WorldNetDaily is is still spinning its anti-CAIR book and the resulting lawsuit by CAIR against co-author David Gaubatz (and his son, who went undercover at CAIR and pilfered numerous documents that formed the basis of the book) in a Jan. 22 article by Art Moore.
Moore’s article purports to describe CAIR’s response to Gaubatz’s motion to dismiss the lawsuit, but all it really does is present the interpretation of the response by Gaubatz’s attorney, David Horowitz. Indeed, Moore devotes only two paragraphs of his paragraph article to directly quoting from the response, plus one additional word — “misnomer,” the only word taken from the four-page section addressing Horowitz’s assertion that CAIR cannot sue Gaubatz because it changed its name at one point.

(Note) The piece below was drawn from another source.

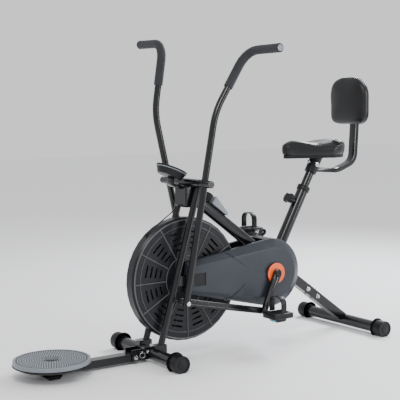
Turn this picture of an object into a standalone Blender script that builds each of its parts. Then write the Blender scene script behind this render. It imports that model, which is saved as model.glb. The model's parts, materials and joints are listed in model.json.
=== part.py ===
"""Air bike: a fan-braked exercise cycle with swinging handlebars and a fold-up waist twister.

X runs rearward, Y to the rider's right and Z up, in metres. Side-view places are (X, Z) pairs
measured from the front stabilizer's axis on the floor; the datum empty carries them to the
origin, which is the middle of the footprint on the floor. A side of -1 is the rider's left.
"""
import math

import bmesh
import bpy
from mathutils import Matrix, Vector

# ---- frame -----------------------------------------------------------------------------------
DATUM_X = -0.274
WHEELBASE = 1.040
FRONT_FOOT_LENGTH = 0.520
REAR_FOOT_LENGTH = 0.565
FOOT_TUBE_R = 0.025
FOOT_TUBE_WALL = 0.002
FOOT_CAP_R = 0.035
FOOT_CAP_LENGTH = 0.052
FOOT_CAP_WALL = 0.007
FOOT_CAP_FLAT = 0.002
GAP = 0.0003
RUNNING_ROOM = 0.001
CUT_REACH = 0.2
FOOT_CAP_EDGE = 0.004
FOOT_Z = FOOT_CAP_R - FOOT_CAP_FLAT
FORK_FOOT = (0.0245, 0.066)
FORK_TOP = (0.2180, 0.7020)
FORK_Y = 0.059
FORK_LEG_R = 0.014
SADDLE_BLOCK = (0.058, 0.040, 0.040)
FRAME_TUBE_R = 0.025
FRAME_TUBE_WALL = 0.002
HEAD_FRONT_X = 0.165
HEAD_REAR_X = 0.250
HEAD_BASE_Z = 0.612
HEAD_TOP_Z = 0.703
HEAD_EDGE = 0.006
TOP_TUBE_START = (0.235, 0.6441)
TOP_TUBE_SLOPE = math.radians(-37.3)
TOP_TUBE_LENGTH = 0.505
SEAT_ANGLE = math.radians(29.3)
SEAT_TUBE_FOOT = (0.6196, 0.306)
SEAT_TUBE_LENGTH = 0.405
COLLAR_LENGTH = 0.022
COLLAR_WALL = 0.0035
REAR_LEG_SIZE = 0.040
REAR_LEG_WALL = 0.002
REAR_LEG_INSET = 0.006
REAR_LEG_START = (0.650, 0.3268)
REAR_LEG_FOOT_RISE = 0.00543
REAR_LEG_DROP = REAR_LEG_START[1] - FOOT_Z - REAR_LEG_FOOT_RISE
REAR_LEG_SLOPE = -math.atan2(REAR_LEG_DROP, WHEELBASE - REAR_LEG_START[0])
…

But since WND surprisingly posted the response online — if you’ll recall, WND refused to post documents from Clark Jones’ lawsuit against it, and there were none available online until we got a hold of some — we know that CAIR said a lot more than “misnomer”:
While this should and will be cured, it did not cause Defendants any prejudice or confusion. Indeed Defendants did not raise the issue at the outset or before agreeing to an entry of a preliminary injunction by the Court ordering them to return to the plaintiff identified in the Complaint documents that they had stolen from that entity. Defendants articulated no difficulty in understanding what it was they were required to do. Instead, they have attempted to construct a basis for dismissal out of an inconsequential and non-prejudicial misnomer.
Courts generally allow amendments to change or correct the name of a party, whether corporation or individual, where such change does not have the effect of substituting another party, and the court conceives it has jurisdiction of such party.
[…]Most significantly, there is no prejudice to Defendants due to the misnomer in the Complaint. In the book Muslim Mafia and on his website, Defendant Paul David Gaubatz repeatedly and exclusively identified as “CAIR” or “Council on American-Islamic Relations” the entity from which he and his son had stolen documents and about which he was making accusations. Defendants feign “confusion,” but neither Defendants nor their attorneys could reasonably have been confused about who was suing them (i.e., the entity located at 453 New Jersey Avenue, SE in Washington, DC, for whom Chris Gaubatz worked as an intern during the summer of 2008, and from which Defendants stole numerous documents), nor to whom they were returning stolen property. Is there any doubt that they could not have been compelled to return the property to someone other than the entity from whom they took it?
Meanwhile, it’s clear that Gaubatz and Horowitz are trying to get out of the fact that, as we’ve previously noted, Gaubatz’s son signed a confidentiality agreement when he worked at CAIR. There’s no denial that he did, and Horowitz is quoted as saying by Moore that “this document would have been signed between a non-existent corporate entity and Chris Gaubatz. There need to be two parties to a contract.”
So that’s what this is about — CAIR clearly has Chris Gaubatz dead to rights on the confidentiality violation, and Horowitz is trying to get out of it on a technicality.